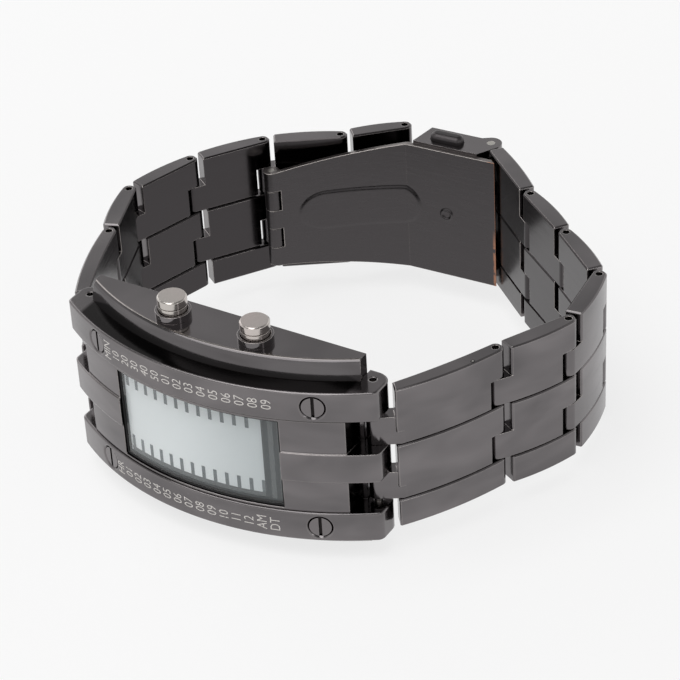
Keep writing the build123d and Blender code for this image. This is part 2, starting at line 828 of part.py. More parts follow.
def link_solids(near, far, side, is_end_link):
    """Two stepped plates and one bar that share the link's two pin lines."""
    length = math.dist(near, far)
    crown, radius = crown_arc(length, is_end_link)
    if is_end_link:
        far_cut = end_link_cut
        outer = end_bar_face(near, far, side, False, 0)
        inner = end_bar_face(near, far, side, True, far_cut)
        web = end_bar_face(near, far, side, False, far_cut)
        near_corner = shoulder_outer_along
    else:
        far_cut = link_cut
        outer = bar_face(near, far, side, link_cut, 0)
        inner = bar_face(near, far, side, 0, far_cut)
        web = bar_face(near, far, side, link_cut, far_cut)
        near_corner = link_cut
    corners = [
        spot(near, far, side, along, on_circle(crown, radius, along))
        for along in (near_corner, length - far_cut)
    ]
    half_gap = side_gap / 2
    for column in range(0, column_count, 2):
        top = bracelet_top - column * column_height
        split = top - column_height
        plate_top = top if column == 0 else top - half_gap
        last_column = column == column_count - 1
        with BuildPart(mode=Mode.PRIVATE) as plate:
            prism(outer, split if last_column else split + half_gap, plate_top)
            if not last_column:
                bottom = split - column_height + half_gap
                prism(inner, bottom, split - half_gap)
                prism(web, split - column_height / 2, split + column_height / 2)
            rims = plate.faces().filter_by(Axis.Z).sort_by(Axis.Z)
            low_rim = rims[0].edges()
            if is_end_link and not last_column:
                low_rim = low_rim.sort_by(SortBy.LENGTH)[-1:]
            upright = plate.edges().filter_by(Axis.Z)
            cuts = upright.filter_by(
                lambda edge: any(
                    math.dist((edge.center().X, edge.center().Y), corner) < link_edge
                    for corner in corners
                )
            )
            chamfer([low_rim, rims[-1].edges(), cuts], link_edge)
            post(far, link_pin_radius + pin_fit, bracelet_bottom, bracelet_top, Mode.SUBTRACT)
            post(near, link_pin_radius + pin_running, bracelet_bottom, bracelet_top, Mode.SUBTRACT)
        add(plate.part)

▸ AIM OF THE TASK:
Write the material out exactly, with nothing left out.

▸ COMPLETED EXERCISE:
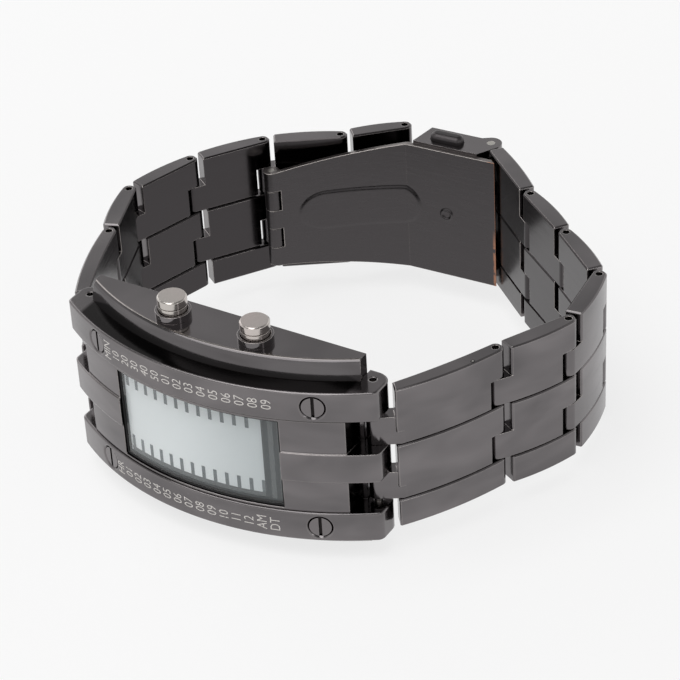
Keep writing the build123d and Blender code for this image. This is part 2, starting at line 828 of part.py. More parts follow.
def link_solids(near, far, side, is_end_link):
    """Two stepped plates and one bar that share the link's two pin lines."""
    length = math.dist(near, far)
    crown, radius = crown_arc(length, is_end_link)
    if is_end_link:
        far_cut = end_link_cut
        outer = end_bar_face(near, far, side, False, 0)
        inner = end_bar_face(near, far, side, True, far_cut)
        web = end_bar_face(near, far, side, False, far_cut)
        near_corner = shoulder_outer_along
    else:
        far_cut = link_cut
        outer = bar_face(near, far, side, link_cut, 0)
        inner = bar_face(near, far, side, 0, far_cut)
        web = bar_face(near, far, side, link_cut, far_cut)
        near_corner = link_cut
    corners = [
        spot(near, far, side, along, on_circle(crown, radius, along))
        for along in (near_corner, length - far_cut)
    ]
    half_gap = side_gap / 2
    for column in range(0, column_count, 2):
        top = bracelet_top - column * column_height
        split = top - column_height
        plate_top = top if column == 0 else top - half_gap
        last_column = column == column_count - 1
        with BuildPart(mode=Mode.PRIVATE) as plate:
            prism(outer, split if last_column else split + half_gap, plate_top)
            if not last_column:
                bottom = split - column_height + half_gap
                prism(inner, bottom, split - half_gap)
                prism(web, split - column_height / 2, split + column_height / 2)
            rims = plate.faces().filter_by(Axis.Z).sort_by(Axis.Z)
            low_rim = rims[0].edges()
            if is_end_link and not last_column:
                low_rim = low_rim.sort_by(SortBy.LENGTH)[-1:]
            upright = plate.edges().filter_by(Axis.Z)
            cuts = upright.filter_by(
                lambda edge: any(
                    math.dist((edge.center().X, edge.center().Y), corner) < link_edge
                    for corner in corners
                )
            )
            chamfer([low_rim, rims[-1].edges(), cuts], link_edge)
            post(far, link_pin_radius + pin_fit, bracelet_bottom, bracelet_top, Mode.SUBTRACT)
            post(near, link_pin_radius + pin_running, bracelet_bottom, bracelet_top, Mode.SUBTRACT)
        add(plate.part)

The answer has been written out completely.